About the Bear Creek Watershed Breeding Bird Atlas Project

 

The Bear Creek Watershed Breeding Bird Atlas Project (BCA) will begin in the spring of 2008. Through the BCA, we will survey representative habitats in a broadly selected group of sites in the Bear Creek Watershed of Colorado over a period of five years. The survey will be repeated for another five years using the same sites.

 

During the first year, 12 sites will be surveyed. In the next year, we will survey 10–12 different sites, and during the third, fourth, and fifth years we will survey another 10–12 different sites each year, so that by the end of 2012 we will have monitored the birds in approximately 60 different sites. All the sites are open space lands administered by public agencies.

 

The purpose will be to determine the abundance, distribution, and breeding evidence of the watershed’s breeding bird community. In general, we will use the same field protocols as the Colorado Breeding Bird Atlas project. Each site will have a designated leader, and assistant leader, whose responsibility will be to survey the site at least five times during the breeding season. Leaders can return to sites as often as they wish and they can survey other sites for which they are not leaders.

 

Experienced birders from the sponsoring organization (The Evergreen Naturalists Audubon Society [TENAS]) are encouraged participate in these breeding bird surveys and to visit sites out of the specific survey window. Routes in the field should vary among visits, to ensure that all key habitats at each site are covered. All leaders and other surveyors are encouraged to announce their field dates in the group’s newsletter, The Dipper, to attract members who would like to participate.

 

Birders ouside the local organization are certainly welcome and encouraged to help with this project.  Visiting birders are encouraged to create an account  and enter any breeding bird evidence into our database.  If you are visiting and would like to help survey an under-reported area, please contact the committee  for an area assignment.

 

Field data is collected using a series of codes for breeding evidence  and habitat .  This data is then entered in the BCA Atlas database for analysis.

 

Listed below are the sites for 2008, with an abbreviation of the land manager after each: LAK = Lakewood Parks & Recreation, JCOS = Jefferson County Open Space, DMP = Denver Mtn.
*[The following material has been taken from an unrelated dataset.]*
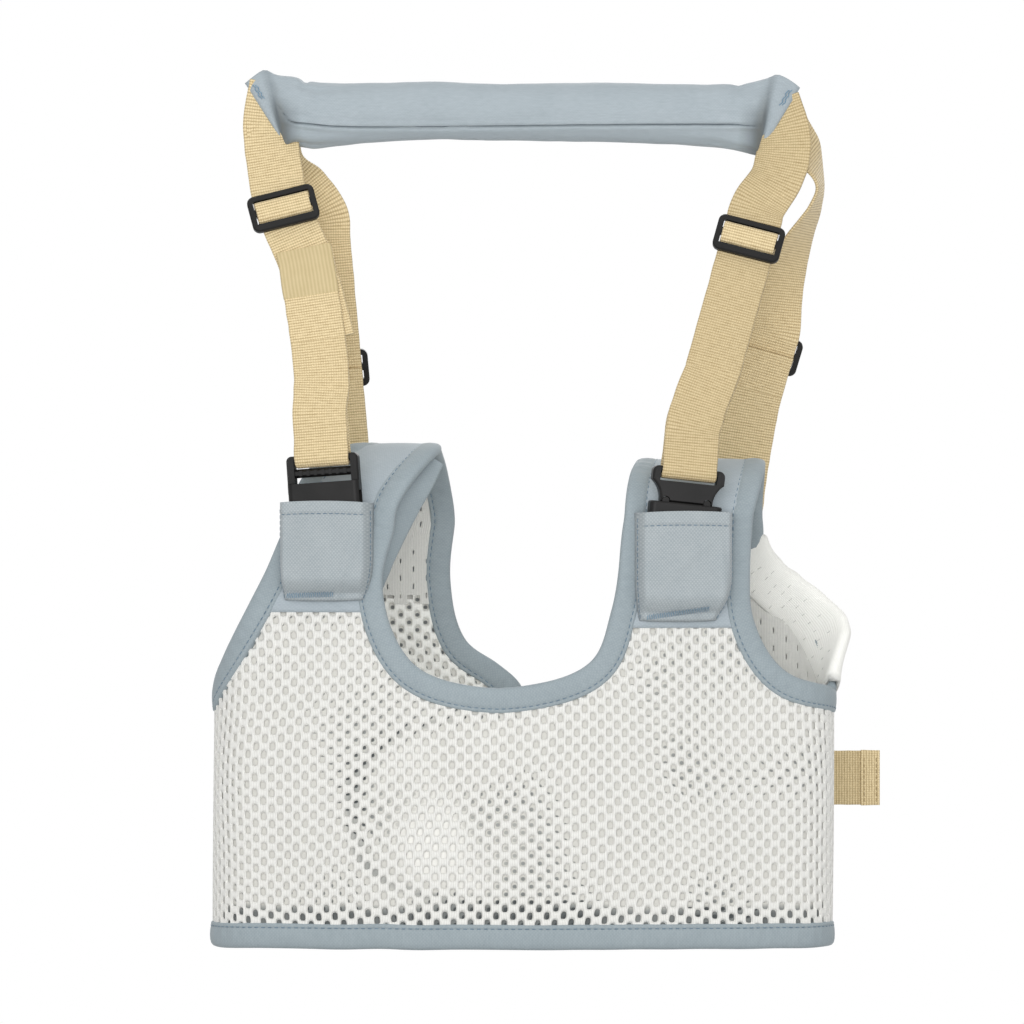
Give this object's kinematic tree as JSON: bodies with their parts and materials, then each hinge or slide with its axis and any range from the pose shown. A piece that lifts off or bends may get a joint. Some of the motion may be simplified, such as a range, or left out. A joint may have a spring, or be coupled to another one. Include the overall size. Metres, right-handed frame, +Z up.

Parks, SWA = State Wildlife Area, and NF = National Forest.

 

  •   Plains/Foothills: Bear Creek Lake Park (LAK), Dinosaur Ridge North (JCOS), Dinosaur Ridge South (JCOS), Mount Glennon (JCOS), Lair o'the Bear (JCOS), Little Park (DMP)
  •   Montane: Bergen Peak (DMP), Bergen Peak SWA, Elk Meadow (JCOS)
  •   Subalpine/Alpine: Captain Mountain/Lincoln Lake Trail (NF), Summit Lake (NF/DMP), Beaver Meadows/Mount Evans Shelter House (NF).